Their relationship was close to being beyond repair, even permanently altered due to the constant fighting. Mavis and Alonzjanae were at their darkest moment, and they needed help.

Cellphone issues lead to conflict.

When Alonzjanae was with her grandmother, she took advantage of her cellphone use. She began calling and having inappropriate conversations with other minors, including boys, around her age.

“Alonzjanae had more freedom when staying with her grandmother,” Alyssa said. “Her grandmother wasn’t familiar with technology, so she didn’t look on the phone where Alonzjanae hid who she was talking to. When Mavis returned home, Alonzjanae no longer had the freedom she had enjoyed.”

This caused Alonzjanae to act out verbally and physically against Mavis. Their conflicts moved outside their home, too. At school, Alonzjanae got in frequent physical altercations with classmates, and she ran away from home several times.

“A year earlier, Alonzjanae was physically aggressive with her father when he tried to take the phone from her, but I didn’t believe it at the time,” Mavis said. “Then, she did it to me. The police were called one time, and they told Alonzjanae that she had to listen to me. A couple of months later, the police were called again.”

The conflict reached a boiling point in October of 2023 when there was another confrontation over use of the cellphone. This time, Alonzjanae took the matter further. She went to school and told the administration that Mavis hit her. The school reported the incident to law enforcement, which arrested Mavis and took her to jail.

“I didn’t know she was going to react like that,” Mavis said. “She had done this to me before. I didn’t think I needed help because I didn’t believe her aggression would get that bad.”

Alonzjanae with her mother and Intercept specialist

Intercept steps in, provides a path to healing

The Louisiana Department of Children and Family Services (DCFS) was called, and a case was opened. The family was referred to Youth Villages’ Intercept, an intensive in-home program that meets children and families at a critical crossroads and helps them find their way to well-being. Intercept can step in to change a family’s trajectory with intensive support, new parenting and communication skills, and evidence- and strengths-based mental health intervention services

Getting the family started, though, wasn’t easy. Mavis was still hurt over what transpired with law enforcement. Moreover, the mother and daughter didn’t want to be around each other.

“When we first opened the case, Alonzjanae did not want to go to Mavis’ house,” Alyssa said. “It was pretty bad because mother was still upset about the whole situation.”

Alyssa began meeting with Mavis and Alonzjanae separately. For Mavis, Alyssa helped her look at different approaches to ask for the phone through Collaborative Problem Solving, an evidence-based approach that helps build and sustain healthy relationships through communication skills, emotion regulation skills, self-regulation skills, problem-solving skill, social skills and empathy/perspective-taking skills.

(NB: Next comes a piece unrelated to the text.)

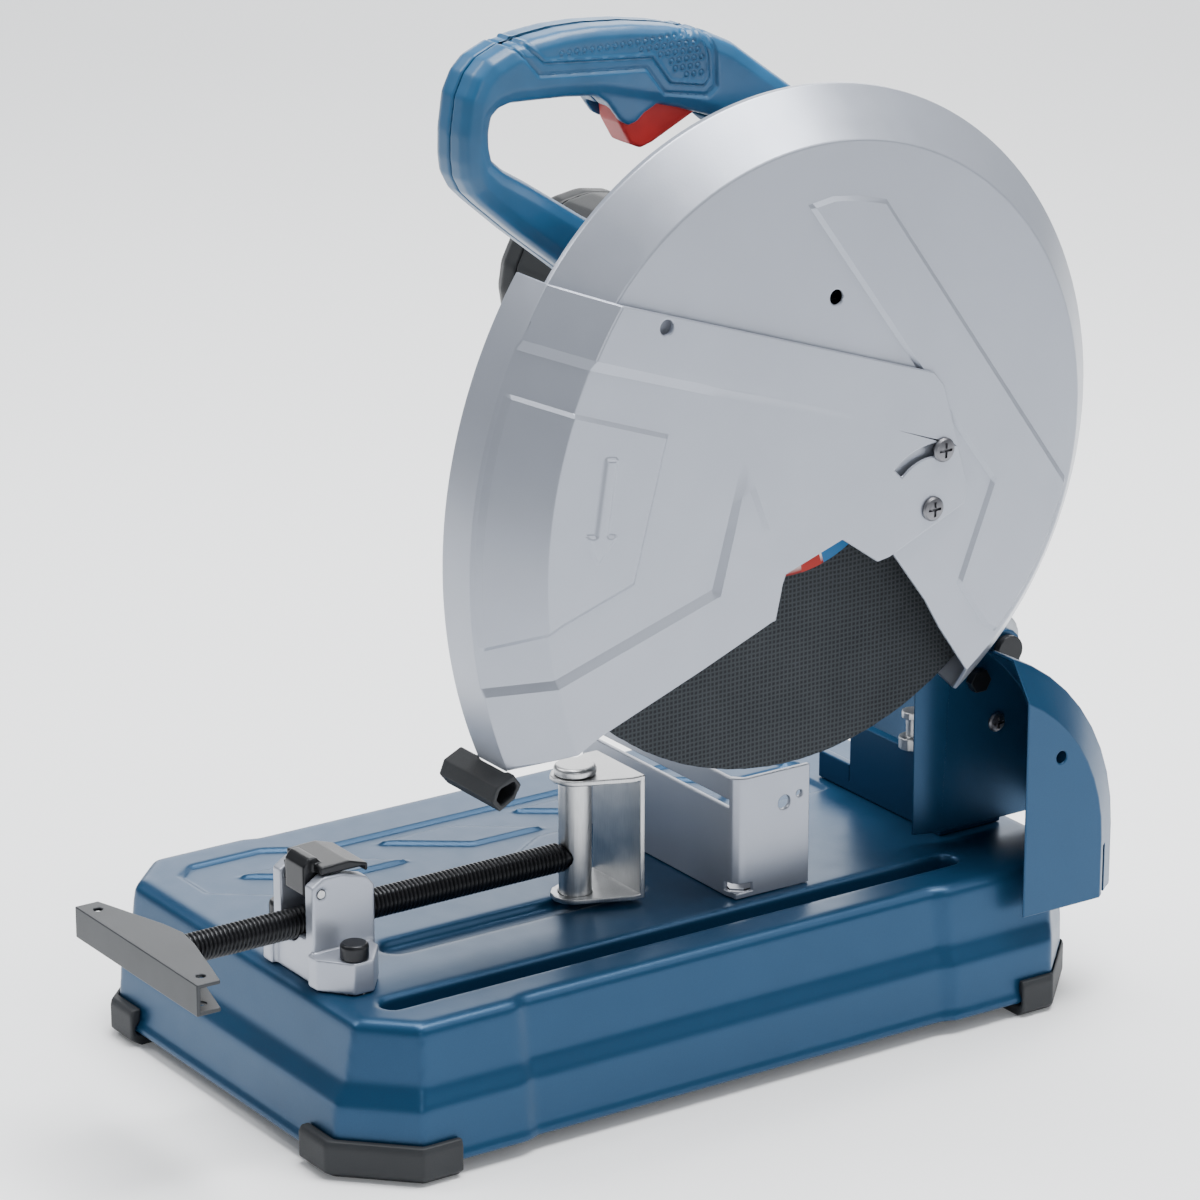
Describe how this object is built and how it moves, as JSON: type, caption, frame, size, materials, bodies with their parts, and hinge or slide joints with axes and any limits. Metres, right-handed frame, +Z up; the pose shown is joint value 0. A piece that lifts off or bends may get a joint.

For Alonzjanae, Alyssa did role playing that helped to explain Mavis’ role in their relationship. Alyssa also worked with her on coping mechanisms to control her anger and process her emotions in a positive way. She helped with safety planning, so Alonzjanae no longer runs away. In a short time, progress has been made.

“She’s (Alonzjanae) more open to talk with me now,” Mavis said. “Before Youth Villages, Alonzjanae always had angry facial expressions when she was around me. She talks now.”

Alonzjanae also sees changes in their relationship and their family.

“Before, when I was around my mother, I wouldn’t really talk with her,” Alonzjanae said. “Now, I try to spend more time with her and talk with her.”